I thought JRR’s conceit was that the Lord of the Rings did actually happen on our Earth? That he was merely translating ancient documents he found?

They are certainly members of the most widespread sapient species in their galaxy (which has had interstellar travel for long enough that the original homeworld of that species may well have been forgotten). And their first language, like most members of that species, is the most-used language in that galaxy. But I think that, just as their language is “translated” to English to make it easier for us to relate to them, so too their species was “translated” for our benefit, and that their actual appearance is no more similar to ours than is any of the other sapient species they interact with.

What the hell you talkin’ bout? They’re speakin’ 'Merikin, just as Gawd intended! We’re dominant here, we’re dominant in the whole universe!

USA! USA! USA!

Yes that’s correct. John Rateliff argued that this feature of his mythology gives it an air of sorrow and poignance missing from most other fantasy, since the whole elaborate world that he so laboriously built up he also completely destroyed by setting in Earth’s prehistory. As Tolkien says of Arwen’s death, “and all the days of her life are utterly forgotten by men that come after.”

I have a theory about how the main characters in the Star Wars movies could look and speak like present-day humans, despite the series supposedly going on long ago in a galaxy far away. When a movie today is made that’s set in classical Rome, the characters do not speak in Latin. They speak in English (or whatever is the language of the country where the film is made). A movie must be a translation of the actual action, even if it supposedly is about a real event. In the same way, the Star Wars films are a translation in several senses of what happened. The main characters can’t speak English, since the action happened long ago. They also can’t be even remotely related to humans, since even if the human race expands into all of our galaxy in the far future, that has nothing to do with what a species from another galaxy in our past would look like.

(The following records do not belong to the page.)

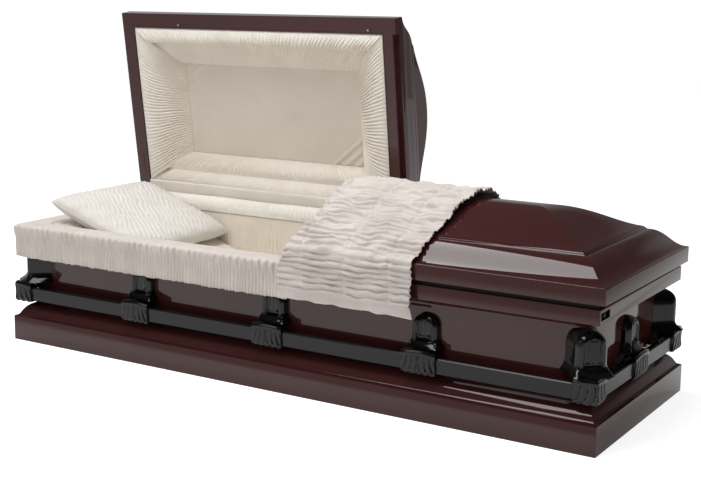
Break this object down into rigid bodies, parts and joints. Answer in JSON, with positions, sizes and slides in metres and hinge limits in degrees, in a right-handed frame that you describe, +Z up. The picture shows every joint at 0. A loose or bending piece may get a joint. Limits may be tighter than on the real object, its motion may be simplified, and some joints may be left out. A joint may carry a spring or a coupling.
{
  "type": "funeral casket",
  "caption": "Half-couch steel casket with moulded base, square body, low crowned two-part lid, flat handle bar on cast arms all round and a pleated cloth interior",
  "frame": {"origin": "centre of the bottom pan's underside, on the surface that the casket stands on", "axes": "+X to the foot end, +Y to the hinge side, +Z up"},
  "size_m": [2.1412, 0.8299, 1.1095],
  "materials": {
    "lacquer": "high gloss dark burgundy brown lacquer on sheet steel",
    "black_casting": "high gloss black on cast zinc",
    "bar_metal": "satin dark grey on square steel bar",
    "bare_steel": "plain steel",
    "seal": "matt black rubber strip",
    "crepe": "crinkled ivory crepe",
    "throw_cloth": "shirred ivory crepe, softly quilted"
  },
  "bodies": {
    "root": {"base_moulding": "lacquer", "bottom_pan": "bare_steel", "body_shell": "lacquer", "lock_pocket": "black_casting", "lock_plug": "bare_steel", "gasket": "seal", "front_bar": "bar_metal", "rear_bar": "bar_metal", "head_end_bar": "bar_metal", "foot_end_bar": "bar_metal", "front_arm_1": "black_casting", "front_clasp_1": "black_casting", "rear_arm_1": "black_casting", "rear_clasp_1": "black_casting", "front_arm_2": "black_casting", "front_clasp_2": "black_casting", "rear_arm_2": "black_casting", "rear_clasp_2": "black_casting", "front_arm_3": "black_casting", "front_clasp_3": "black_casting", "rear_arm_3": "black_casting", "rear_clasp_3": "black_casting", "head_end_arm": "black_casting", "head_end_clasp": "black_casting", "foot_end_arm": "black_casting", "foot_end_clasp": "black_casting", "head_front_corner_arm": "black_casting", "head_front_corner_clasp": "black_casting", "foot_front_corner_arm": "black_casting", "foot_front_corner_clasp": "black_casting", "head_rear_corner_arm": "black_casting", "head_rear_corner_clasp": "black_casting", "foot_rear_corner_arm": "black_casting", "foot_rear_corner_clasp": "black_casting", "bed": "crepe", "front_lining": "crepe", "rear_lining": "crepe", "head_end_lining": "crepe", "foot_end_lining": "crepe", "rim_skirt": "crepe", "rear_roll": "crepe", "pillow": "throw_cloth", "head_hinge": "bare_steel", "foot_hinge": "bare_steel"},
    "foot_lid": {"foot_lid": "lacquer", "foot_lid_header": "lacquer", "foot_hinge_leaf": "bare_steel", "lid_throw": "throw_cloth"},
    "head_lid": {"head_lid": "lacquer", "head_lid_header": "lacquer", "head_hinge_leaf": "bare_steel", "stay_plate": "bare_steel", "cap_panel": "crepe", "front_puff": "crepe", "rear_puff": "crepe", "head_puff": "crepe", "foot_puff": "crepe", "latch_peg_1": "bare_steel", "latch_peg_2": "bare_steel"}
  },
  "joints": [
    {"name": "head_lid_hinge", "type": "hinge", "parent": "root", "child": "head_lid", "pos_m": [-0.4755, 0.3473, 0.423], "axis": [-1, 0, 0], "range_deg": [-82.2, 0], "deforming": ["pillow", "lid_throw", "rear_roll"]},
    {"name": "foot_lid_hinge", "type": "hinge", "parent": "root", "child": "foot_lid", "pos_m": [0.5815, 0.3473, 0.423], "axis": [-1, 0, 0], "range_deg": [0, 80]}
  ]
}
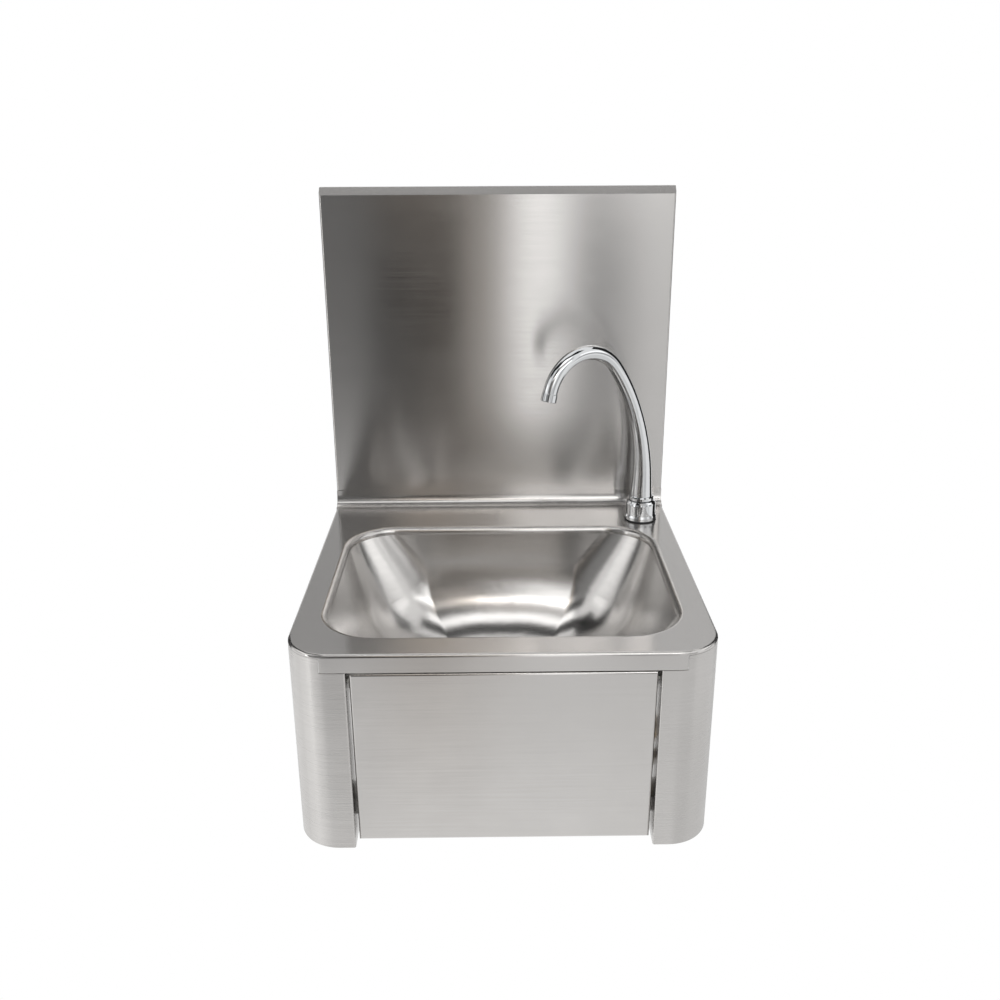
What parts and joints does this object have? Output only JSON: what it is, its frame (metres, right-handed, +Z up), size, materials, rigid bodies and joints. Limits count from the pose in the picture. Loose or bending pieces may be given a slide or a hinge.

The Star Wars series has a number of different species from different planets. To make it acceptable to a modern film audience, one of those species has been “translated” to look like humans, just as their language has been translated to English. If you can suspend disbelief enough to pretend that a film set in classical Rome is in English, you can suspend it enough to pretend that the main species of the Star Wars series look like humans, despite the fact that they can’t really look like them.

If it happened in a galaxy far, far away, wouldn’t it had to have happened a long time ago, in order for us to know about it now? :slight_smile:

It makes the movies easier to cast in Hollywood too.:slight_smile:

Superdude’s link contradicts this, it seems to me.

::waves hand:: These are not the voids you’re looking for.

I was going to ask if all the Human characters originated on the same planet (or rather, their ancestors did) but I found the entry for Human in the Wookiepedia and it says they all probably originated on Coruscant. The page also lists a couple dozen races, from Alderaanian to Valgauthian.